TikTok variant: 9:16, video-first thinking

TikTok is the hardest adaptation because still-image posts generally underperform. The platform rewards short video. So the TikTok variant is less about "same post, different ratio" and more about "how do we turn this into a 7–15 second video."

Adaptation approach:

  • Cover image: 9:16 vertical frame of the core image, text overlay "Limited Edition: Yuzu Matcha / Friday Drop" in large, readable font.
  • Video script: 7 seconds, filmed live or assembled from static shots. "POV: our limited-edition yuzu matcha drops Friday" → hand garnishing with yuzu → drink close-up.
  • Caption: ≤100 chars, 3–5 hashtags anchored to current TikTok food trends.
Example TikTok caption:
"POV: yuzu matcha drop Friday 🍋🍵 #matchalatte #cafelife #fyp #seattle"

If you don't produce video at all, consider whether TikTok is worth your time. A static cover without a video behind it rarely ranks. Our Sora 2 for TikTok business guide covers AI-assisted short video production if you're scaling into the platform.

Facebook variant: 1:1 or 16:9, community tone

Facebook is the forgiving platform. It accepts most formats, tolerates longer captions than X, and rewards conversational framing. Where Instagram is aspirational, Facebook is neighborly.

Adaptation prompt:

"Keep image at 1:1. Rewrite caption for Facebook: ~200 chars, conversational, ask a question to invite comments. Add 0–2 hashtags."

Example caption (Facebook, ~210 chars):

"A quiet weekend announcement: our limited-edition yuzu matcha drops Friday. Bright citrus over ceremonial matcha — the kind of drink you come back for. Want me to save you one? Drop a comment below."

The question-at-the-end pattern works disproportionately well on Facebook because the algorithm weights comment engagement. Fishing for comments isn't dishonest; it's the format rewarding actual community exchange.

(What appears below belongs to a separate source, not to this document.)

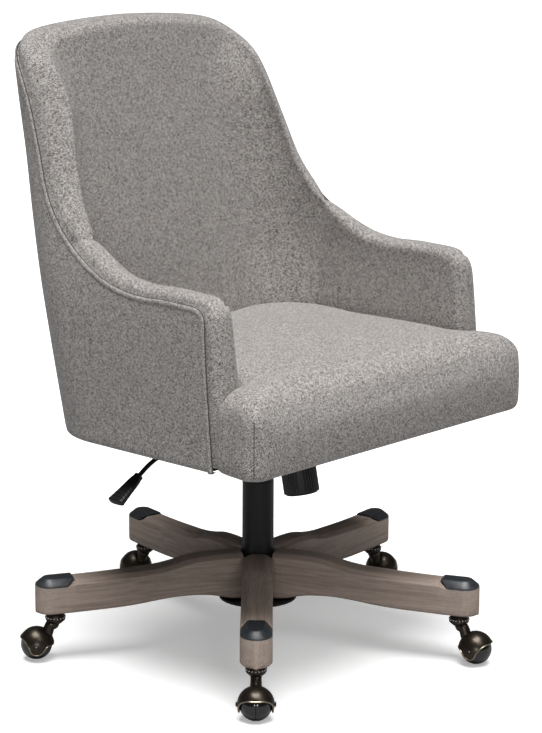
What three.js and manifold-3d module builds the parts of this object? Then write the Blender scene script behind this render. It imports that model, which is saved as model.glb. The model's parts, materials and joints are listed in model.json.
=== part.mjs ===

LinkedIn variant: 1:1 image, long-form insight

LinkedIn is where you trade image primacy for caption depth. A single 1:1 image with a 1,200–1,800-character caption often outperforms a beautiful photo with a two-line caption.

Adaptation prompt:

"Keep image at 1:1. Rewrite caption for LinkedIn: 1,500 chars, frame the drink launch as a small-business product decision (why limited editions, what we learned from the last one). End with a soft ask: what small product decisions are working for others? 3–5 professional hashtags."

Example caption opening (LinkedIn, full version ~1,500 chars):

"Launched our third limited-edition drink this Friday: yuzu matcha. Here's what three rounds of limited-editions have taught us about how small businesses can use scarcity the right way..."

Then 3–4 paragraphs of actual insight (what worked, what didn't, the numbers, the learning), a CTA to come try the drink, and a professional-toned question that invites discussion.

LinkedIn rewards substance over visuals. If you're tempted to just copy the 180-char Instagram caption onto LinkedIn, don't — it looks lazy.

The adaptation workflow in practice

Here's the pattern that makes all five variants doable in under 10 minutes:

    • Generate the core post first. One brief, image + caption pair. That's your source.
    • Adapt image ratios in parallel. Most AI tools can produce 4:5, 16:9, 1:1, and 9:16 rerenders from the same source. Kick off all four rerender jobs at once rather than sequentially.
    • Rewrite captions platform by platform. X first (hardest — the 280-char constraint is binding), then Instagram, then Facebook, then LinkedIn. TikTok last because it's the most different.
    • Check the tone axis on each. Run through each platform's tone bias from the table above. If your X caption sounds corporate, rewrite. If your LinkedIn caption sounds flippant, rewrite.
    • Schedule with platform-specific timing. 9am for Instagram, 7pm for TikTok, lunchtime for LinkedIn, weekend evenings for Facebook — adjust per audience.
For a small business producing 20+ posts a month, this adaptation pattern turns 20 posts into 80–100 platform-specific assets without 5× the work. Our batch create a month of posts guide integrates this adaptation step into a weekly 60-minute workflow.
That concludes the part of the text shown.